The Bourne Betrayal by Eric Van Lustbader (Book Review) ~ BitterSweetLife

Monday, August 25, 2008

The Bourne Betrayal by Eric Van Lustbader (Book Review)

First, the small print: The Bourne Betrayal was my first experience of Jason Bourne in print, as opposed to the screen. I realize that I probably should have backed up and read the original books by Robert Ludlum, but, time-pressed thrill-seeker that I am, that did not happen. If you're willing to forgive the fact that I have no basis for comparing Eric Van Lustbader with the original Bourne mastermind, and that the films are my baseline Bourne experience, let's get on with this flash review.
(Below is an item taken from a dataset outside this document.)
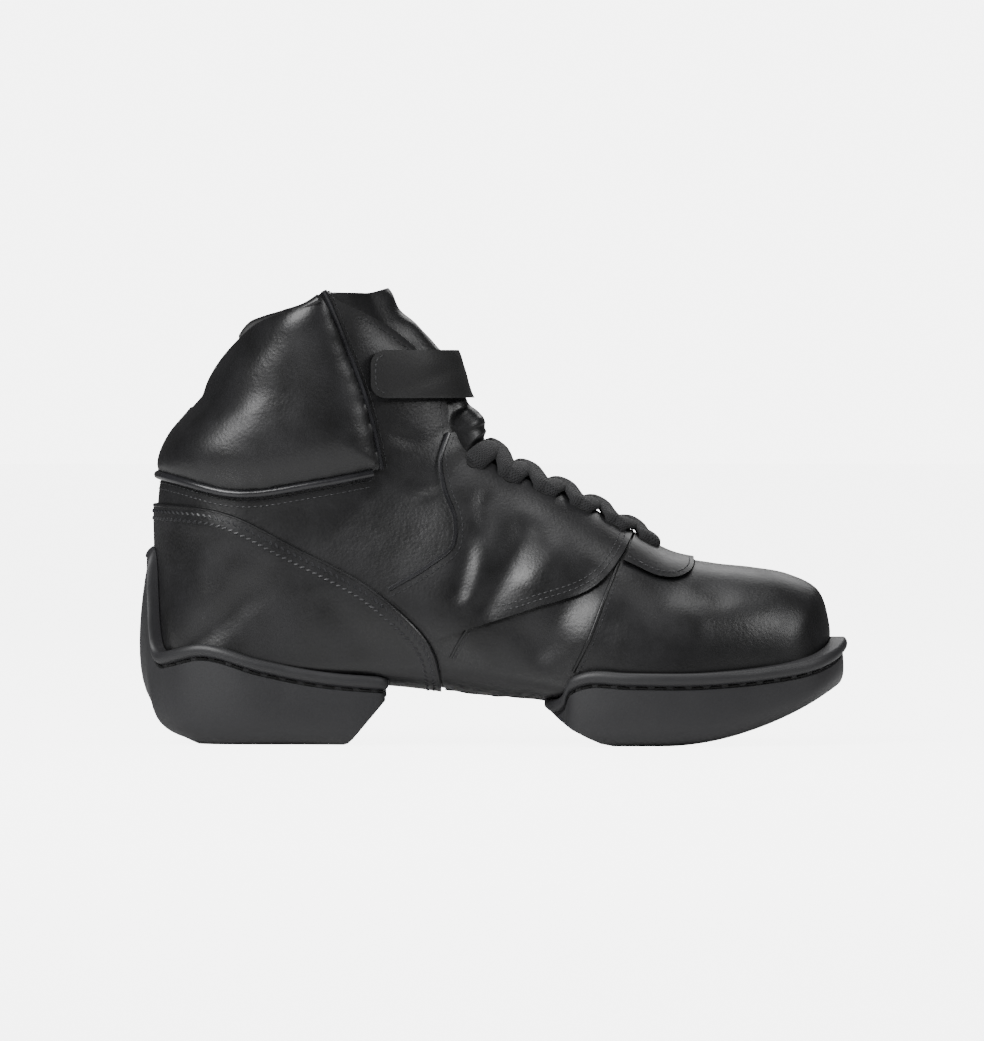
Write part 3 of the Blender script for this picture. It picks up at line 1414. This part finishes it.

The Bourne Betrayal is apparently the fifth book in the Jason Bourne franchise, but references to the earlier storyline revealed that the movies, which I love, absolutely wreak havoc with the original books. So much for continuity. But if you're reading the newer Bourne books, like I was, simply to get a fix, then picking up at this point works well.

In favor of this novel is the fact that the pages turn as if they've been placed directly under a high-powered ceiling fan. The action is fast and furious. The plot is as tricky as you'd expect. The characters are numerous and lethal, and frequently square off to kill each other. If you have an imagination, than the action sequences, fights, and chase scenes are every bit as explosive as their movie counterparts. In addition, you get the "world" vibe the movies maintained, since there are frequent changes of scenery. And Lustbader makes the military maneuvering and technology sound believable.

This is a good, action-packed spy novel. As such, you wouldn't expect the dialog to be deeply thought-provoking or even essential to read slowly. And it's not. Related to this, the characters are mostly quick sketches, with the obvious exception of Bourne, who by this time has been developed by both Ludlum and Lustbader in the previous four novels. However, Bourne comes across as more unusual than heroic in this book. More a paranoid hollow man, less a repentant killer making good. I wanted more insight into Bourne's character--but maybe I'm just spoiled by Matt Damon's acting.

** / *** All in all, The Bourne Betrayal was a satisfying page-turner with lots of excitement and cathartic violence as good beats the mess out of evil. Real life is not this way, but we sometimes wish it was. Missed your summer vacation? Everyone needs a book like this once in awhile.